Combustion of a nanoparticles-laden chemical in a vented cavity

Abstract

Mixed convective characteristics of the combustion of a nanoparticles-laden fuel (n-butanol nanofluid) in a vented cavity are investigated. The nanofluid and the oxidizer enter the cavity through the inlets on the left and right vertical walls, respectively. However, the resulting product produced from the oxidation process of the fuel exits the cavity through the outlet at the bottom wall. Heat generated from the oxidation process causes natural convection within the cavity. The conjugate effect of natural and forced convection finally gives rise to mixed convection phenomena. In this regard, a mathematical model for mixed convection flow in a vented cavity is formulated with no-slip and isothermal boundary conditions. Having transformed the model into a dimensionless form, the stream function-vorticity formulation is used. The resulting equations are then solved numerically using the finite difference method. Numerical results are illustrated with the streamlines, isotherms, and isolines of fuel and oxidizer concentrations. The maximum values of the stream function (ψmax) and the temperature (θmax) are found to increase with an increase in the Frank–Kamenetskii number (Λ), volume fraction of nanoparticles (φ), and stoichiometric ratio (χ).
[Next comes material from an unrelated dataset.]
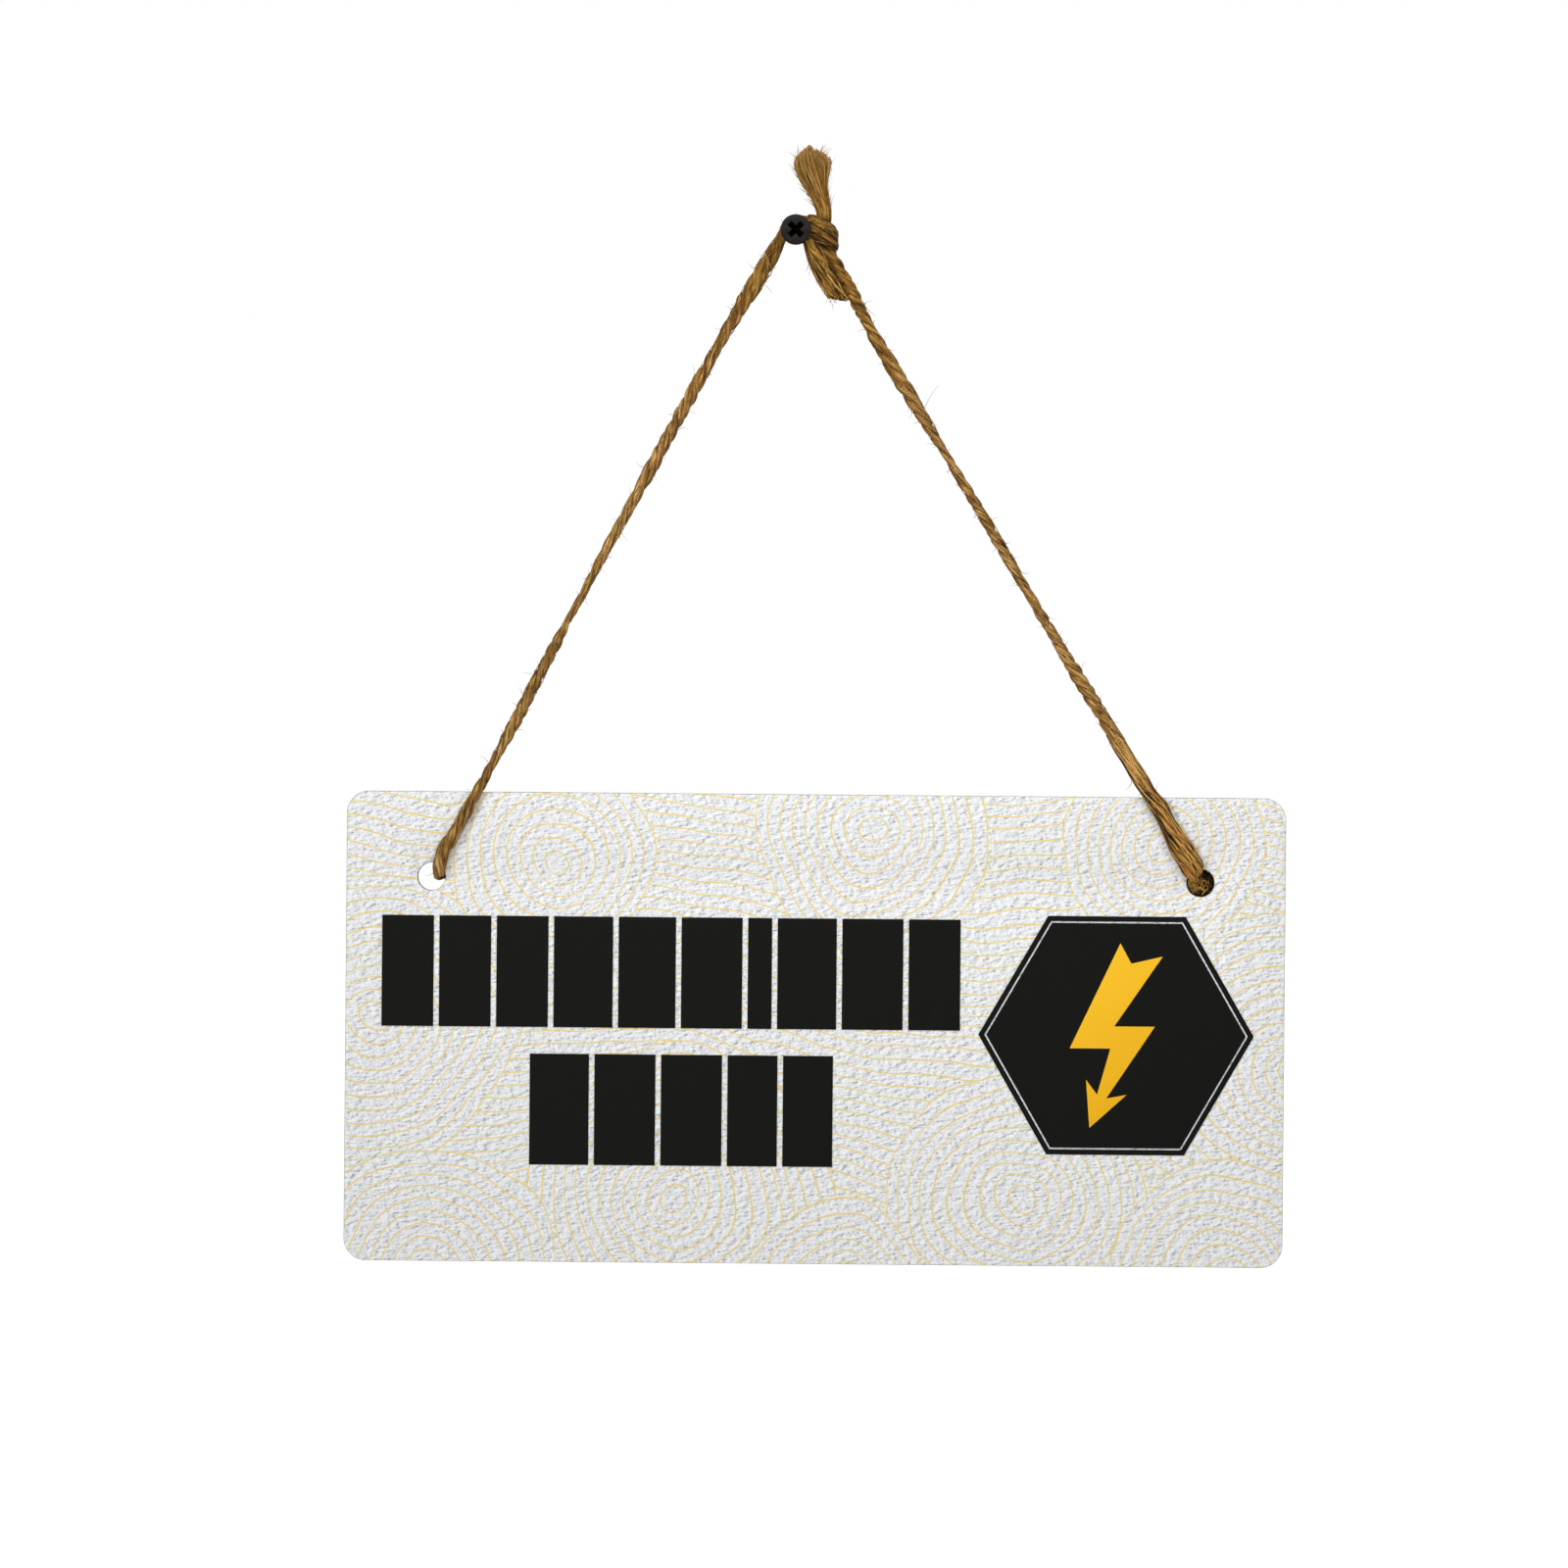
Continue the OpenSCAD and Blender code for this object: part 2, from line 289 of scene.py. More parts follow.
def make_mesh(name, points, faces, **kept):
    """A mesh object from lists of points in millimetres, with values kept on its points."""
    mesh = bpy.data.meshes.new(name)
    mesh.from_pydata((np.concatenate(points) * MM).tolist(), [], faces)
    for label, values in kept.items():
        values = np.concatenate(values).astype(np.float32)
        kind, field = ("FLOAT", "value") if values.ndim == 1 else ("FLOAT_VECTOR", "vector")
        mesh.attributes.new(label, kind, "POINT").data.foreach_set(field, values.ravel())
    mesh.shade_smooth()
    made = bpy.data.objects.new(name, mesh)
    bpy.context.scene.collection.objects.link(made)
    print(f"{name}: {len(faces)} faces")
    return made


def tube_faces(rings, sides, first=0):
    """Faces of a closed tube whose points are numbered ring by ring."""
    i, k = np.meshgrid(np.arange(rings - 1), np.arange(sides), indexing="ij")
    a, b = first + i * sides + k, first + i * sides + (k + 1) % sides
    quads = np.stack([a, b, b + sides, a + sides], -1).reshape(-1, 4).tolist()
    last = first + (rings - 1) * sides
    return quads + [list(range(first + sides - 1, first - 1, -1)), list(range(last, last + sides))]


def streak_places(across, run):
    """How far each point of some rings lies across and along its fibres, for the jute's streaks."""
    across = np.broadcast_to(across, (len(run), len(across)))
    run = np.broadcast_to(run[:, None], across.shape)
    return np.stack([across, run, 0 * across], -1).reshape(-1, 3)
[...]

On the contrary, they decrease with the increase in the Reynolds number (Re). When the Grashof number (Gr) is increased, ψmax increases and θmax decreases. The remaining concentrations of fuel, (CF)min, and oxidizer, (CO)min, are higher for an increase in Gr, whereas the opposite is recognized for increasing Λ. With the increase in Gr and Λ, the steady-state flow in the cavity tends to be oscillating and then chaotic.